As noted in a study by McClatchy from 2008, “Federal Reserve Board data show that more than 84 percent of the subprime mortgages in 2006 were issued by private lending institutions;” “private firms made nearly 83 percent of the subprime loans to low- and moderate-income borrowers that year;” and “only one of the top 25 subprime lenders in 2006 was directly subject to the housing law that’s being lambasted by conservative critics.” A second question to ask is why, if the CRA and subprime borrowing were the problem, did a very similar housing bubble and financial crisis occur in scores of other countries that didn’t have legislation like this? A third argument, the one Kudlow and Moore cite, is that declining lending standards by Fannie and Freddie brought about by the requirements of the CRA helped fuel subprime loans. But once again, this argument doesn’t stand up to scrutiny. As Barry Ritholtz pointed out in 2011, “The relative market share of Fannie Mae and Freddie Mac dropped from a high of 57 percent of all new mortgage originations in 2003, down to 37 percent as the bubble was developing in 2005-06.”

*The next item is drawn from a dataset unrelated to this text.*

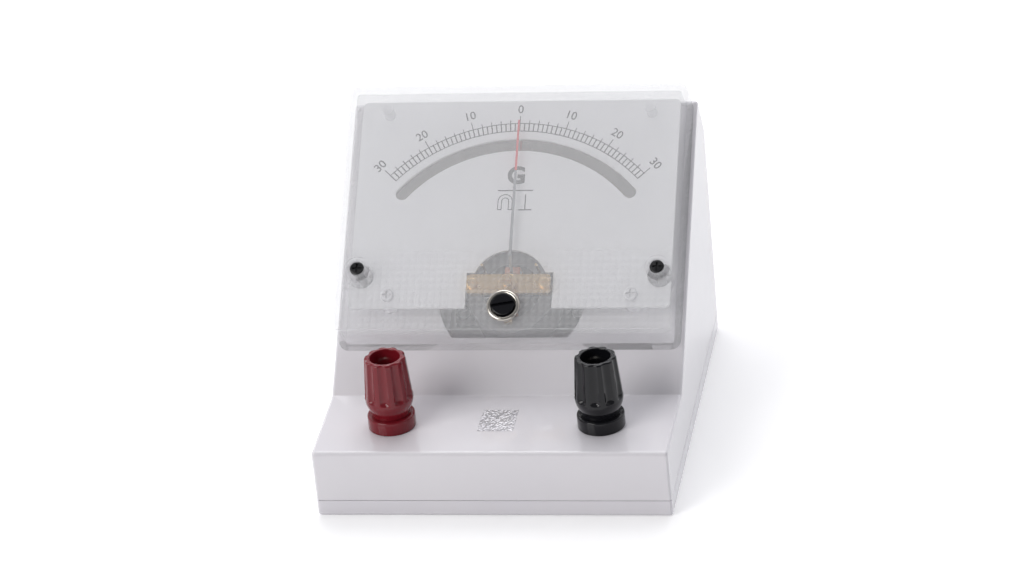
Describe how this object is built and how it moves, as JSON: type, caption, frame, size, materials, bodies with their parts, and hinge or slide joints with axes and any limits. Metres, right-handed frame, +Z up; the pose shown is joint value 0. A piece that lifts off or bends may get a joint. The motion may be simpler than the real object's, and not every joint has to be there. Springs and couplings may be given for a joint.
{
  "type": "galvanometer",
  "caption": "Desk-stand moving-coil galvanometer with a sloping clear-covered centre-zero dial, zero adjuster, and red and black 4 mm binding posts.",
  "frame": {"origin": "centre of the box round the whole object, on the surface that it stands on", "axes": "+Z up, +X to the right of a reader who faces the dial, +Y towards the back"},
  "size_m": [0.103, 0.1139, 0.0891],
  "materials": {
    "white_housing": "glossy moulded ABS",
    "white_base": "glossy moulded ABS",
    "zinc_screw": "zinc plated",
    "foil": "creased plain foil",
    "clear_cover": "clear moulded styrene, prismatic lower band",
    "black_screw": "blackened",
    "nickel": "nickel plated",
    "black_adjuster": "glossy",
    "spring_steel": "plain",
    "white_dial": "satin white sheet with black print",
    "mirror": "mirror strip",
    "brass": "turned and stamped",
    "black_frame": "moulded",
    "soft_iron": "blackened soft iron",
    "magnet": "ground magnet",
    "sapphire": "polished cup jewel",
    "aluminium": "thin strip",
    "enamelled_wire": "enamelled copper wire",
    "steel_pivot": "polished",
    "pointer_paint": "thin aluminium, red painted tip",
    "bronze_spring": "phosphor bronze strip",
    "tinned_brass": "tinned",
    "red_post": "glossy moulded",
    "black_post": "glossy moulded",
    "red_insulation": "soft insulation",
    "black_insulation": "soft insulation"
  },
  "bodies": {
    "stand": {"housing": "white_housing", "base_plate": "white_base", "base_screws": "zinc_screw", "foil_label": "foil", "meter_cover": "clear_cover", "cover_screws": "black_screw", "adjuster_ferrule": "nickel", "dial_plate": "white_dial", "mirror_strip": "mirror", "dial_screws": "brass", "movement_frame": "black_frame", "movement_screws": "zinc_screw", "yoke_ring": "soft_iron", "stop_pins": "brass", "core_magnet": "magnet", "front_bridge": "brass", "bridge_screws": "brass", "bridge_nuts": "brass", "front_terminal_tag": "brass", "front_jewel_screw": "brass", "rear_jewel_screw": "brass", "pivot_jewels": "sapphire", "lock_nuts": "brass", "rear_spring_arm": "brass", "red_collar": "red_post", "red_stud": "nickel", "red_inner_washer": "red_post", "red_post_nuts": "nickel", "red_solder_tag": "tinned_brass", "red_lead": "red_insulation", "black_collar": "black_post", "black_stud": "nickel", "black_inner_washer": "black_post", "black_post_nuts": "nickel", "black_solder_tag": "tinned_brass", "black_lead": "black_insulation"},
    "moving_coil": {"coil_former": "aluminium", "coil_winding": "enamelled_wire", "front_pivot": "steel_pivot", "rear_pivot": "steel_pivot", "pointer": "pointer_paint", "balance_weights": "brass", "front_hairspring": "bronze_spring", "rear_hairspring": "bronze_spring"},
    "zero_fork": {"zero_lever": "brass"},
    "zero_screw": {"zero_adjuster": "black_adjuster", "adjuster_clip": "spring_steel"},
    "red_bush": {"red_cap_insert": "nickel"},
    "red_clamp": {"red_cap": "red_post"},
    "black_bush": {"black_cap_insert": "nickel"},
    "black_clamp": {"black_cap": "black_post"}
  },
  "joints": [
    {"name": "pointer_swing", "type": "hinge", "parent": "stand", "child": "moving_coil", "pos_m": [0, 0.00074, 0.04096], "axis": [0, -0.6239, 0.7815], "range_deg": [-49, 49], "stiffness_Nm_per_rad": 0.00004, "deforming": ["front_hairspring", "rear_hairspring"]},
    {"name": "zero_adjuster_turn", "type": "hinge", "parent": "stand", "child": "zero_screw", "pos_m": [0, -0.00629, 0.03535], "axis": [0, -0.6239, 0.7815], "range_deg": [-45, 45]},
    {"name": "zero_lever_turn", "type": "hinge", "parent": "stand", "child": "zero_fork", "pos_m": [0, 0.00074, 0.04096], "axis": [0, -0.6239, 0.7815], "range_deg": [-8.5, 8.5]},
    {"name": "red_cap_lift", "type": "slide", "parent": "stand", "child": "red_bush", "axis": [0, 0, 1], "range_m": [0, 0.0045]},
    {"name": "red_cap_turn", "type": "hinge", "parent": "red_bush", "child": "red_clamp", "pos_m": [-0.0305, -0.04076, 0.03], "axis": [0, 0, 1], "range_deg": [0, 1620]},
    {"name": "black_cap_lift", "type": "slide", "parent": "stand", "child": "black_bush", "axis": [0, 0, 1], "range_m": [0, 0.0045]},
    {"name": "black_cap_turn", "type": "hinge", "parent": "black_bush", "child": "black_clamp", "pos_m": [0.0305, -0.04076, 0.03], "axis": [0, 0, 1], "range_deg": [0, 1620]}
  ],
  "couplings": [
    {"joint": "zero_lever_turn", "follows": "zero_adjuster_turn", "ratio": -0.165},
    {"joint": "red_cap_turn", "follows": "red_cap_lift", "rad_per_m": 6283.2},
    {"joint": "black_cap_turn", "follows": "black_cap_lift", "rad_per_m": 6283.2}
  ]
}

The reason Fannie and Freddie were losing market share is that loan standards on mortgages issued by private lenders were falling. Fannie and Freddie eventually adjusted some of their conditions for obtaining a loan in an attempt to prevent a further loss in market share, but it’s very clear that they were followers, not leaders, in the erosion of lending standards. Finally, if subprime loans were the problem, noted Ritholtz, “the housing boom would have been in CRA regions. Further, the default rates in these areas should have been worse than other regions. What occurred was the exact opposite: The suburbs boomed and busted and went into foreclosure in much greater numbers than inner cities.” The attack on the CRA began in 2007 and quickly spread to conservative information outlets. It was easily embraced because it echoed a standard conservative theme. Government policies supported by Democrats aimed at helping the poor are misguided and, as always when the left tries to help, the CRA ended up doing more harm than good. To put icing on the cake, it was also a way to put the blame on Bill Clinton and more recently -- as with Kudlow and Moore -- to try to associate Hillary Clinton with it as well. But when it comes to the financial crisis, government wasn’t the problem. It was lack of government, specifically the failure to impose the necessary regulatory structure on the shadow banking system. I can’t put the entire blame on Republicans for the failure to regulate the financial system because Democrats also supported reduced regulation based on the idea the markets, especially ones with so much at stake, are self-regulating. What I can say is that conservatives seem to have learned little from the experience largely because they ignore what solid evidence says and instead embrace political arguments. This isn’t the only issue where that’s true, and I can’t see how that will change with Mr. Trump as president.